20.11.06

O meu óvulo e o teu espermatozóide

"INFIDELIDADE CONSENTIDA" - foi assim que os bispos portugueses classificaram o recurso à procriação medicamente assistida (PMA) quando os espermatozóides ou os óvulos utilizados no processo não forem os do próprio casal. Para a Igreja, pelos vistos, para se ser infiel já não é preciso convocar um terceiro para a nossa cama. Basta um espermatozóide em meio hospitalar. Um mero e microscópico espermatozóide, que não tenha feito os sagrados votos do matrimónio. A gente ouve e não acredita.
Não é que a PMA não possa levantar - e levanta - graves problemas éticos, sobre os quais vale a pena reflectir. Para quem acredita que há vida no instante em que há fecundação, é evidente que a questão dos embriões excedentários não pode ser ignorada. Mas parece que a Igreja, em tudo o que está relacionado com a reprodução e a vida sexual, não consegue resistir a dar sempre um passo para além do razoável. Chamar "infidelidade consentida" ao desejo, tantas vezes desesperado, de um casal em ter filhos é um completo absurdo, que só pode fazer sentido dentro da cabeça dos bispos que esta semana se reuniram em Fátima.
Ora, o problema destas tiradas insensatas é que elas acabam por se voltar contra a própria Igreja, contaminando os bons argumentos que ela também tem, sobre esta e outras matérias. Ou seja, perante tais delírios, quem não for católico fervoroso acaba por fechar automaticamente os ouvidos ainda antes de um bispo começar a falar - a radicalização dos discursos é sempre um convite ao preconceito. E a verdade é que no espaço de três dias, durante uma única conferência episcopal, os bispos vieram para a praça pública dizer que não reconhecem ao Parlamento competência para legislar em matéria de aborto - um belo convite ao diálogo que atira imediatamente a Igreja para as velhas trincheiras de 1998 e tritura as declarações equilibradas de D. José Policarpo - e que a fidelidade entre um homem e uma mulher desceu ao nível do espermatozóide.
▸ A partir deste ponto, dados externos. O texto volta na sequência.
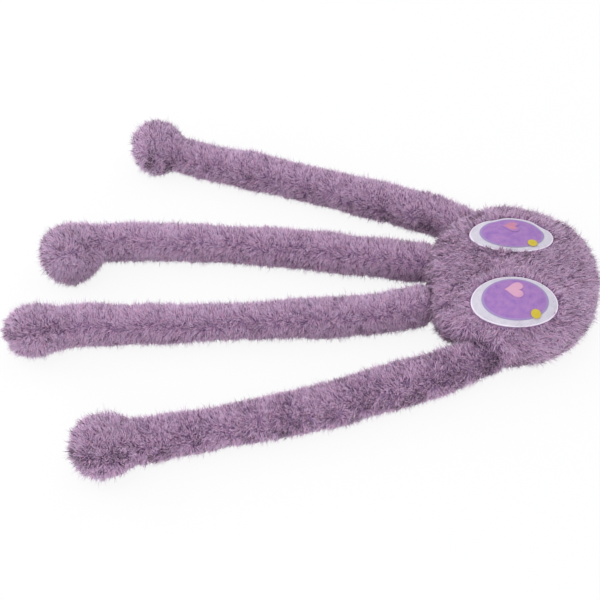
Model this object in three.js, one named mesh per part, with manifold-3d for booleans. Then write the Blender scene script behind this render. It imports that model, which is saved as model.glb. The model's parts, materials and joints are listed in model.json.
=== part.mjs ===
// Plush octopus toy with a stuffed head, two large eye patches and four long arms.
// It lies on its back with its face up. Millimetres, +Z up, +X towards the top of the head,
// origin on the floor under the middle of the head.
import * as THREE from 'three';
import { mergeVertices } from 'three/addons/utils/BufferGeometryUtils.js';
import Module from 'manifold-3d';

const wasm = await Module();
wasm.setup();

// Fits that every piece shares.
const clearance = 0.3;
const flatDepth = 0.5;
const cutSpan = 800;
const weldDistance = 0.001;

// Head: a face panel over a back panel, sewn together at a level seam.
const headHalfLength = 100;
const headHalfWidth = 114;
const seamHeight = 38;
const crownRise = 38;
const headWall = 8;
const crownFullness = 2.05;
const undersideFullness = 3.5;
const headSectors = 28;
const crownSteps = 7;
const undersideSteps = 5;

// Arms: plush tubes with rounded ends, each in a root, an upper and a lower stretch and a paw.
const armRadius = 21.5;
const armWall = 5;
const knuckleRadius = 18;
const neckRadius = 15;
const taperLength = 30;
const rootLength = 52;
const upperLength = 170;
const lowerLength = 170;
const rootSeatDepth = 4;
const socketClearance = 0.6;
const stuffingSlitRadius = 5;
const armSectors = 10;
const taperSteps = 2;
const knuckleSteps = 3;
const socketSectors = 24;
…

Os bispos estiveram em Fátima mas o Espírito Santo, esse, ficou de fora.
Crónica de João Miguel Tavares no «DN» de 18 Nov 06 [PH]

2 Comments:

Anonymous Anónimo said...

Um texto certeiro a 100%.

20 de novembro de 2006 às 21:24  
Anonymous Anónimo said...

Teremos de aturar, até ao fim dos tempos, as directivas acerca de quecas vindas daqueles que, profissionalmente, estão impedidos de as dar?!